Detective Kenneth Fellows wrote, “Sandra emerged from the residence and drove the Land Rover off the hydraulic boom then maneuvers the Land Rover in the driveway, driving over the dollies placed under the front wheels of the Land Rover before finally fleeing the area in the Land Rover.”

The dollies, valued at over $1000 each, were missing but ultimately returned.

The Bonillas met with the Vanguard a few months ago and told a very different story. They said, at 9 am, the repo man banged at the door. They were not aware of who it was, and their home had been broken into two months before and they thought it was the same person.

They never suspected it was a Repo Man, as they thought their payments were up to date. They showed the Vanguard documentation that on May 1, 2013, they had received a statement stating no late payments were due.

Ms. Bonilla had returned from Honduras in April after a one-month stay. All three were legal residents of the US, and they provided the Vanguard with their passports and other paperwork. Guillermo Bonilla has been a resident for 18 years and owns a West Sacramento business.

Ms. Bonilla said she usually pays the bills, so Guillermo forgot to pay on her car. She contacted Travis Credit Union around April 11, 2013. She had them process one payment at that time and arranged for the next payment to be processed on April 28, 2013.

However, unbeknownst to them, the second payment never went through because their account was frozen by Chase due to some issues with Guillermo’s trucking business.

When the man told them he is repossessing the car, he was holding some papers, but refused to show them. They asked for proof that he wasn’t mistaken about the car, as it still had the dealer plates, even though it was a year old.

The repo man told the police that the dealer plates and covered VIN number were efforts to conceal the vehicle, however, Ms. Bonilla said that the DMV had simply lost the plates.

The tow truck had nothing identifying a company and when they asked for his ID, he refused again.

Ms. Bonilla told the Vanguard that, during the two-hour incident, they called the police four times.

Guillermo Bonilla attempted to remove the partially attached straps, when the agent reached around his face and grabbed his mouth with both hands, causing him to bleed. It was at this point that Juan Bonilla pulled the agent off his brother.

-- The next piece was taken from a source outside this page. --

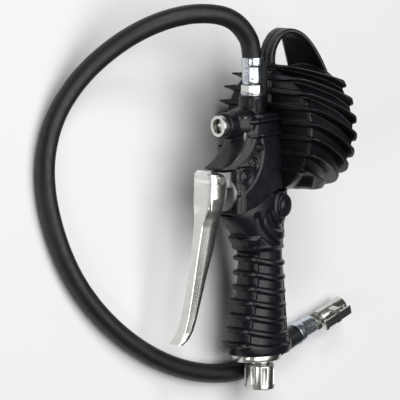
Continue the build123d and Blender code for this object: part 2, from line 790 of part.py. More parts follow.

Ms. Bonilla, at this point, attempted to drive the car away, but the agent lifted the hydraulic fork as she was driving, scaring her more. She had to back up to maneuver around the tow truck and the repo man kept lifting the hydraulic fork to stop her.

She told the Vanguard that the repo man followed her off the property and chased her as she sped around West Sacramento for 30 minutes. In one hand she was talking to the bank, in the other she was talking to the police dispatcher. She pleaded with them to let her talk to a commander or someone in charge, but was told, “No one is here.” Eventually she was told that all the police were at her house.

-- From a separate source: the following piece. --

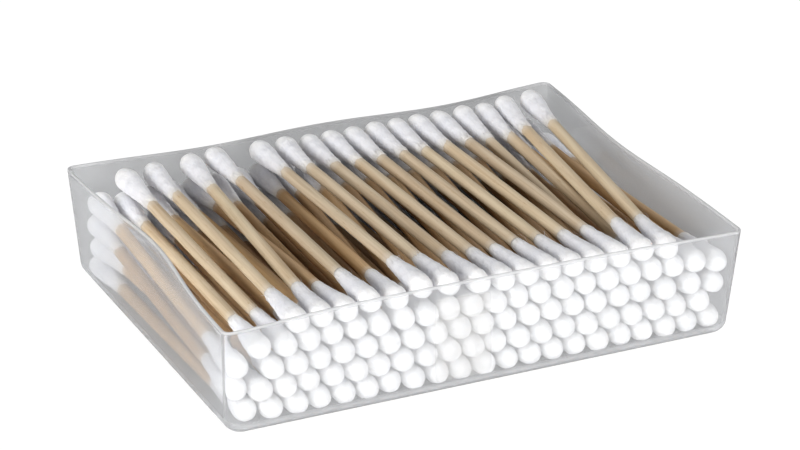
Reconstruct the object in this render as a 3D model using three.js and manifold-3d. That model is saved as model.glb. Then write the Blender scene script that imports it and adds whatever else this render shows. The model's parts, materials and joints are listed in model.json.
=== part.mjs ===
// An open tray of double-ended cotton swabs with wooden sticks (ear wax cleaners).
// Millimetres, +Z up. X runs along the tray's long side, Y along the swabs, front wall at -Y.
// The origin is the centre of the tray's underside.
import * as THREE from 'three'
import { mergeVertices } from 'three/addons/utils/BufferGeometryUtils.js'
import Module from 'manifold-3d'

const wasm = await Module()
wasm.setup()
const { Manifold, Mesh: ManifoldMesh } = wasm

// ---------- sizes ----------
const TRAY_HEIGHT = 23.3
const BASE_LENGTH = 109.8        // outside, at the floor, before the edge is rounded
const BASE_DEPTH = 84.6
const FLARE = 1.4                // how far each wall leans out by the rim
const WALL = 0.7
const FLOOR = 0.8
const CORNER_RADIUS_BASE = 3.6
const CORNER_RADIUS_RIM = 1.8
const EDGE_RADIUS = 2.6          // outside rounding between floor and walls
// The soft walls pull in between the corners; skew moves the front wall's deepest place along it.
const FRONT_BOW = { depth: 2.0, skew: -0.3 }
// The other walls have one or two hollows; at runs from -1 to 1 along +X or +Y.
const HOLLOWS = {
  right: [{ depth: 1.75, at: 0.15, width: 0.5 }],
  back: [{ depth: 2.15, at: -0.45, width: 0.37 }, { depth: 2.8, at: 0.52, width: 0.37 }],
  left: [{ depth: 2.9, at: 0, width: 0.5 }],
}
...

The Bonillas cleared up the issue with the bank and finally received the release letter. They thought the issue was resolved at this point and they remained in possession of the vehicle.

However, on June 7, 2013, Detective Fellows returned to their residence, and pounded on the door. He accused her of stealing the repo man’s dollies, to which she replied by questioning why she would want them. She told him she had a lawyer and he should talk to him. The sergeant was angry and left.

Detective Fellows returned to her home later in the week. Detective Fellows pounded on her door, telling her he needed her side of the story. She called her lawyer who advised her to have him call him.

Five months later, in December, 2013, a SWAT broke down their door. She said that she would not open it without seeing a warrant and that they never provided one. She told the Vanguard that they broke down the bedroom door to get to Juan, for whom they did not have a warrant. They threatened to have CPS take her son.

This case is scheduled to go to trial this week. It was delayed until Thursday.

Print Friendly, PDF & Email

4 thoughts on “Family Fracas with Repo Man Leads to Theft and Assault Charges after Altercation

  1. The repossession industry has gotten to the point there is very few direct clients out there , many finance companies turn to forwarders to out source there repossessions due to all inclusive pricing they expect agents to include keys , delivery no redemption fees as well as covering up to 100 mile radius with no extra fees , many forwarders pocket $300.00 per repossession after paying agents next to nothing for the repossessions ,the word Contingent back 15 years ago was unheard of in this industry . Many agents who do recoveries for low cost are not qualified lack licensing as well as training and most importantly have no clue to fair debt collection laws we need the recovery associations to get strong again and stand behind members and educate lien holders .

  2. Clients want free keys. The agent can’t afford to cut new keys on the amount of money the client is willing to pay for the repo. So they go back to the debtor and demand keys and bad things happen.

    Just like contingency, it only causes problems and claims. There needs to be exclusion for contingency in the insurance policies. The problems are the insurance agencies that provide the industry with Repossession Insurance will not have the exclusion because they are afraid of losing business. If they would get together maybe the exclusion could happen. But until then, claims will happen and it is all because the client’s demands and they continue threaten to take their business away from the recovery companies they use.

  3. This is just another example of client’s efforts to save money by demanding free locksmith services. There have been several instances where the agent goes back for the keys and bad things happen. There is too many demands made by client in an effort to save them money and they have no regard for the recovery agent’s safety.

    They demand free storage. Will they ever learn that the agent has to pay for insurance for stored vehicles?

    Free delivery to an auction. They are not concerned just how far the auction is or the time it takes to deliver the collateral and the cost to the agent.

    Free skip tracing. They send out assignments with three to five addresses with no idea of the location of the collateral. However they refuse to pay for skip tracing.

    All of these demands are generally capped off by saying if you don’t do this you will lose our business.

    The worst part of this is there is too many agents willing to give away their services and barely make any money because of these demands.